我吓了一大跳,第一反应是躬身蹬腿向外滚出去。这条件反射是个巨大的错误,首先来人的呼吸和脚步声我都听不到,我显然不是对手,他伸手就来按我。其次我虽然自己觉得死了一半了,却还是高看了自己的身体素质,这一躬身带动了全身的筋骨,痛得我差点嚎叫起来。最后我忘了另一边正好是火堆,不得不在翻身的下一秒又往回缩,这下正好送到那人按过来的手掌前,他一下按在我肋骨上,当场把我好容易咽下去的惨叫又逼了出来。我喉咙一定也受伤了,虽然我觉得自己是放开了嚎的,出来的声音却又低又哑,像什么垂死的野兽。
我整个人都缩成一团,眼前直冒金星,有心再装晕看看情况都没有力气。那人一手压住我不让我乱动,一手来拍我脸,我很干脆地就睁开眼睛瞪他。
虽然大家都指望过在深山里遇险邂逅神仙姐姐,但这果然是个男人——就凭他刚才那一下按在我身上的力道,我就能肯定了。不过比起满脸胡子的猎熊大汉,这位小哥长得还是蛮清秀的,皮白体瘦眼睛大,乍一看像个电影学院的大学生。不过我相信他不是的,一来我虽然记不清这是个什么鬼地方,但一定不是个普通旅游景点,二来……小哥你那是什么发型,是你自己拿剪刀绞的吗?
我在脑子里费力吐槽,他却只是死死地看我,表情似乎还有点紧张,好像怕我扑上去咬他。
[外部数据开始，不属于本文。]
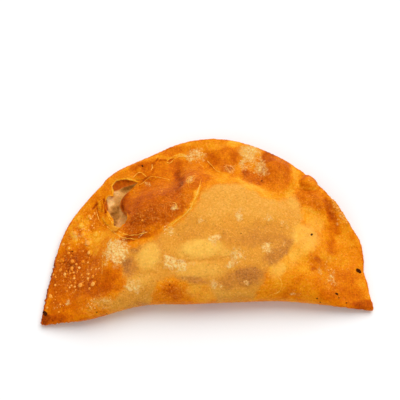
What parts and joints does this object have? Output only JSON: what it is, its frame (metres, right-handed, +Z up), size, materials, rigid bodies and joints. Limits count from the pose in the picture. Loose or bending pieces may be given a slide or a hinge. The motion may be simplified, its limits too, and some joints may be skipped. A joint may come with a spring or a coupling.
{
  "type": "fried beef empanada",
  "caption": "Large half-moon turnover of fried dough, folded along its front and sealed round its curved edge, with blisters and a torn bubble.",
  "frame": {"origin": "on the table, under the middle of the turnover's length and depth", "axes": "+X along the fold from the left tip to the right tip, +Y from the fold to the crown of the sealed edge, +Z up through the filling"},
  "size_m": [0.1578, 0.0908, 0.0218],
  "materials": {
    "fried_dough": "blistered golden-brown fried dough with a thin sheen of oil"
  },
  "bodies": {
    "root": {"empanada": "fried_dough"}
  },
  "joints": []
}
开玩笑,我有那个力气吗。我微弱地挣动一下,力道几近于无,想说明自己没什么威胁。他估计是理解了我的意思,把按住我的手放开了,但还是凑在我面前,眼睛都不眨一下,好像在等待什么。
这么亲切,难道我是你三叔?如果真是,我年纪大了记性不好,侄子你也开口叫一声啊!
我们互瞪了片刻,他半句话都没有说,眉毛却皱了起来,好像在努力把脑电波传输给我似的。我没带蓝牙,懒得理他,心想只要不是卖器官的让你看一眼又怎么样,干脆眼睛一闭又晕过去了。
再醒过来时有人背着我在走。
我浑身都像是被碾过一样酸痛,感觉脑袋撂在什么东西上,平稳的起伏磕着我的喉咙和胸口,后脖子被什么东西刷着,有些麻痒。我想睁开眼睛,奋斗了好几次才成功,眼前顿时白灿灿一片,隐约还带点滤镜般的粉红。我眨了眨眼睛,突然听到有人在我耳边说:“你有雪盲,把眼睛闭上。”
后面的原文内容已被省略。